━━ Dataset content ━━

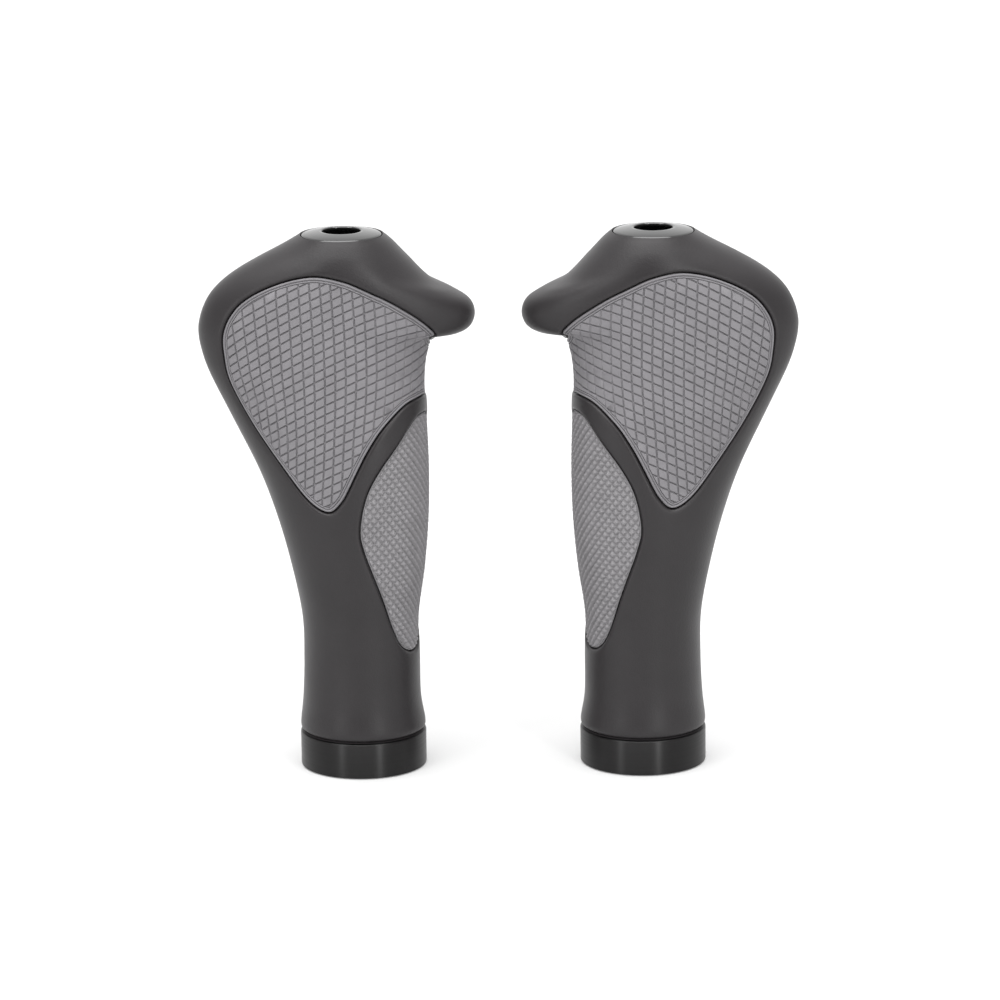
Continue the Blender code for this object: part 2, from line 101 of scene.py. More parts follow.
WIDEST_WING = 40.05

# Pad outlines: (degrees round from the horn side by way of the palm side, side z)
PALM_OUTLINE = (
    (0, 110.8), (22, 112.9), (38, 116.2), (49, 118.9), (61, 122.0), (73, 125.6), (88, 129.2),
    (107, 130.4), (124, 128.4), (137, 123.6), (144, 117.2), (147, 109.0), (149, 101.0), (145, 91.5),
    (135, 81.5), (122, 73.4), (108, 70.2), (97, 73.0), (87, 79.2), (75, 86.2), (61, 92.2),
    (41, 97.2), (18, 98.6), (0, 98.4), (-24, 99.6), (-44, 102.6), (-49, 105.8), (-40, 108.6),
    (-20, 110.2),
)
FINGER_OUTLINE = (
    (20, 93.6), (34, 91.8), (52, 86.0), (68, 79.9), (79, 73.4), (85, 65.0), (82, 59.0), (74, 52.0),
    (64, 44.8), (54, 38.3), (43, 33.6), (28, 31.6), (10, 32.2), (-9, 37.0), (-20, 46.0),
    (-25, 59.0), (-24, 73.0), (-17, 85.0), (0, 92.6),
)
OUTLINE_STEPS = 8


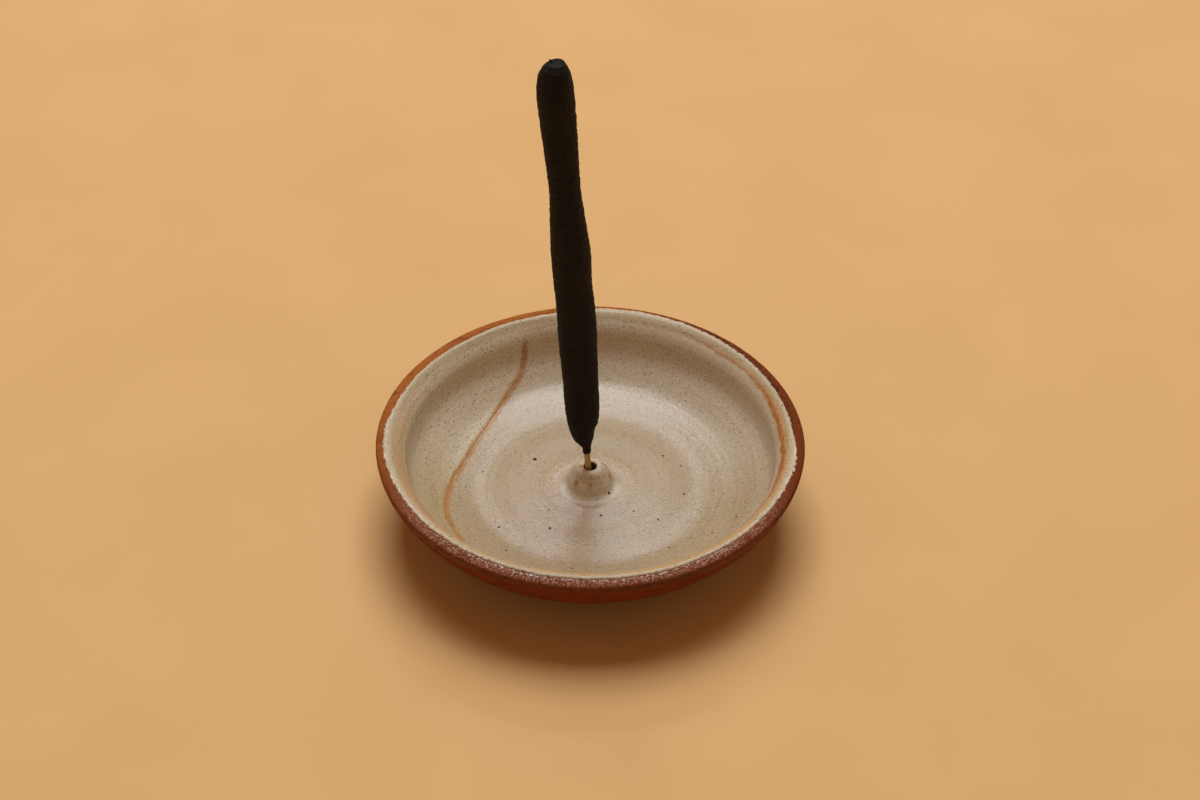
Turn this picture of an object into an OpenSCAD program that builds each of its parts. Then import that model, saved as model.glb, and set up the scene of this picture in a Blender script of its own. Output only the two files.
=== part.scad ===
// Wheel-thrown incense dish: a glazed dish with a pierced stick socket in its middle, and one rolled stick.
// Millimetres. +Z is up, the origin is the middle of the foot on the table, and -Y is the front.

/* [Dish] */
// Radius of the dish at its widest circle, just under the lip
dish_r = 62.5; // [57:0.5:70]
// Height of the widest circle above the table
belly_h = 27; // [24:0.5:32]
// Thickness of the clay at the lip
lip_t = 5.2; // [4.2:0.1:6.4]
// How far the rounded lip rises above the widest circle
lip_rise = 1.8; // [1:0.1:3]
// How full the outside curve is: 1 is a straight cone and 2 is a quarter ellipse
wall_fullness = 1.72; // [1.6:0.02:2]
// Height of the clay floor above the table, in the trough where it meets the wall
floor_h = 7.7; // [6.6:0.1:9]
// Radius of that trough
trough_r = 30; // [26:0.5:34]
// How far the floor swells from the trough up to the middle
floor_crown = 1.2; // [0:0.1:2]
// Depth of the throwing rings left by the fingers
ring_depth = 0.11; // [0:0.01:0.25]
// Distance from one throwing ring to the next on the floor
ring_pitch = 12; // [8:0.5:16]

/* [Foot] */
// Outer radius of the turned foot ring where it rests on the table
foot_r = 35; // [31:0.5:40]
// Width of the ring's resting face
foot_w = 3.6; // [2.6:0.1:5]
// Height above the table at which the wall springs from the foot
foot_h = 3.6; // [2.6:0.1:4.4]
// Depth of the hollow turned inside the ring
foot_recess = 2.6; // [1.6:0.1:3.2]
// How far the ring leans in from the table to the wall
foot_lean = 0.9; // [0.4:0.1:1.6]

/* [Stick socket] */
// Radius of the socket's dome where it leaves its skirt
socket_r = 6.4; // [5.6:0.1:7.4]
// Height of the socket above the dish's floor
socket_h = 7.36; // [6:0.02:9]
// Radius of the hollow skirt that is smoothed onto the floor
skirt_r = 2.6; // [1.6:0.1:3.2]
// How steep the dome is where it leaves its skirt, in degrees
flank_slope = 75; // [66:1:82]
// Rounding of the mouth's edge
mouth_round = 0.45; // [0.3:0.05:0.8]
// Room between an upright stick and the wall at the mouth
mouth_room = 0.92; // [0.7:0.02:1.3]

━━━

◆ Short exercise:
Reproduce the entries exactly, starting at their first line and stopping after the line with "is the front.".

◆ Exercise answer:
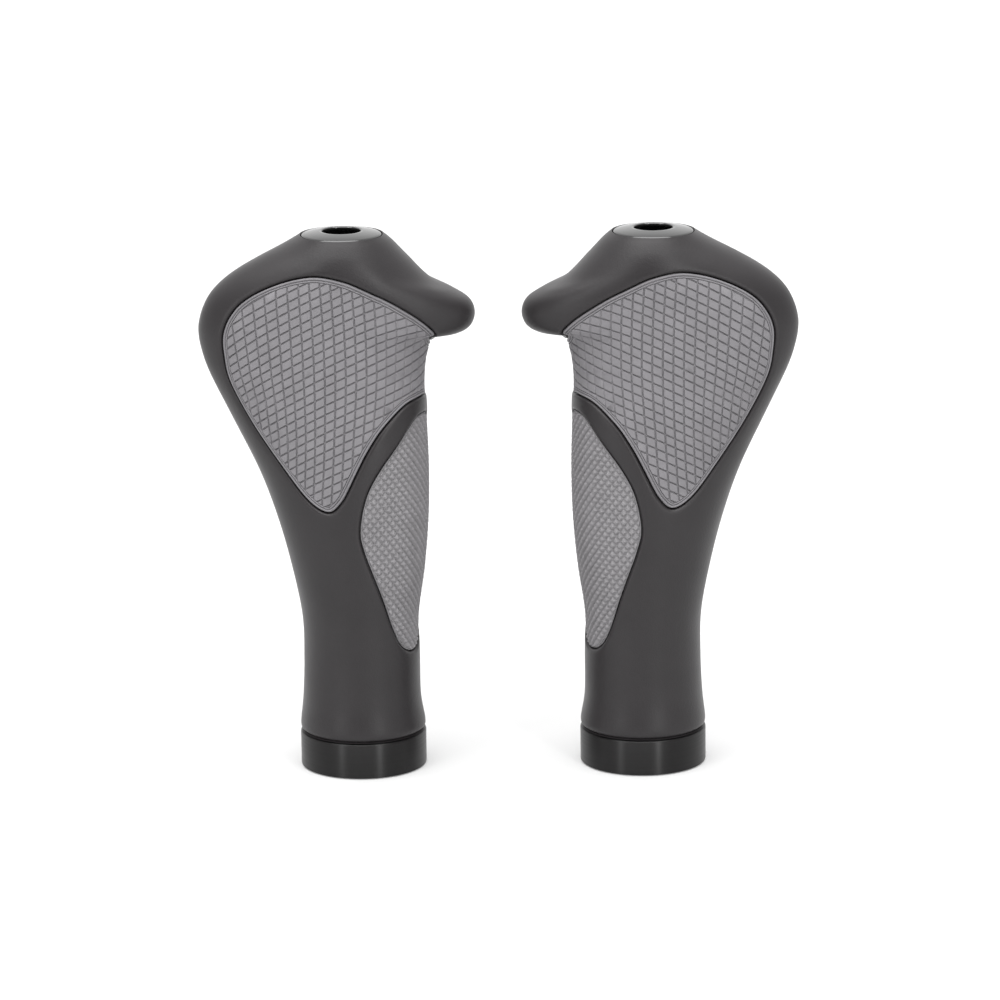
Continue the Blender code for this object: part 2, from line 101 of scene.py. More parts follow.
WIDEST_WING = 40.05

# Pad outlines: (degrees round from the horn side by way of the palm side, side z)
PALM_OUTLINE = (
    (0, 110.8), (22, 112.9), (38, 116.2), (49, 118.9), (61, 122.0), (73, 125.6), (88, 129.2),
    (107, 130.4), (124, 128.4), (137, 123.6), (144, 117.2), (147, 109.0), (149, 101.0), (145, 91.5),
    (135, 81.5), (122, 73.4), (108, 70.2), (97, 73.0), (87, 79.2), (75, 86.2), (61, 92.2),
    (41, 97.2), (18, 98.6), (0, 98.4), (-24, 99.6), (-44, 102.6), (-49, 105.8), (-40, 108.6),
    (-20, 110.2),
)
FINGER_OUTLINE = (
    (20, 93.6), (34, 91.8), (52, 86.0), (68, 79.9), (79, 73.4), (85, 65.0), (82, 59.0), (74, 52.0),
    (64, 44.8), (54, 38.3), (43, 33.6), (28, 31.6), (10, 32.2), (-9, 37.0), (-20, 46.0),
    (-25, 59.0), (-24, 73.0), (-17, 85.0), (0, 92.6),
)
OUTLINE_STEPS = 8


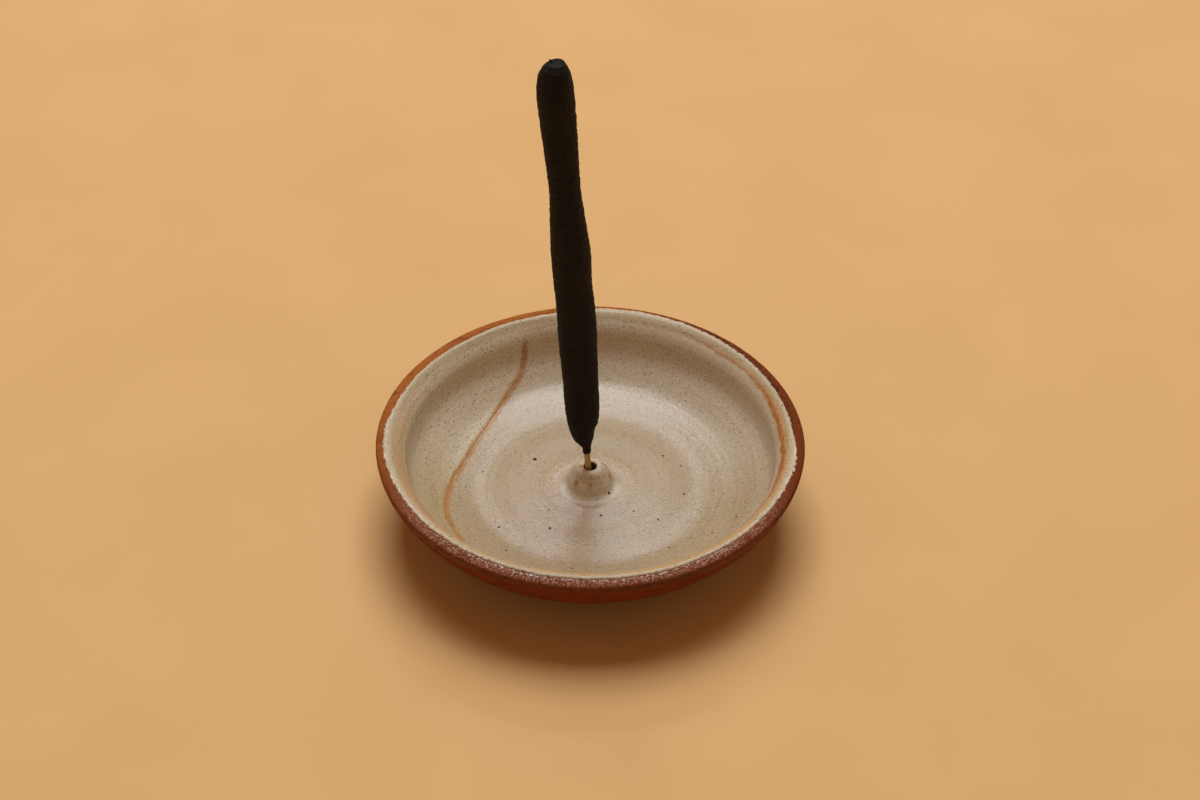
Turn this picture of an object into an OpenSCAD program that builds each of its parts. Then import that model, saved as model.glb, and set up the scene of this picture in a Blender script of its own. Output only the two files.
=== part.scad ===
// Wheel-thrown incense dish: a glazed dish with a pierced stick socket in its middle, and one rolled stick.
// Millimetres. +Z is up, the origin is the middle of the foot on the table, and -Y is the front.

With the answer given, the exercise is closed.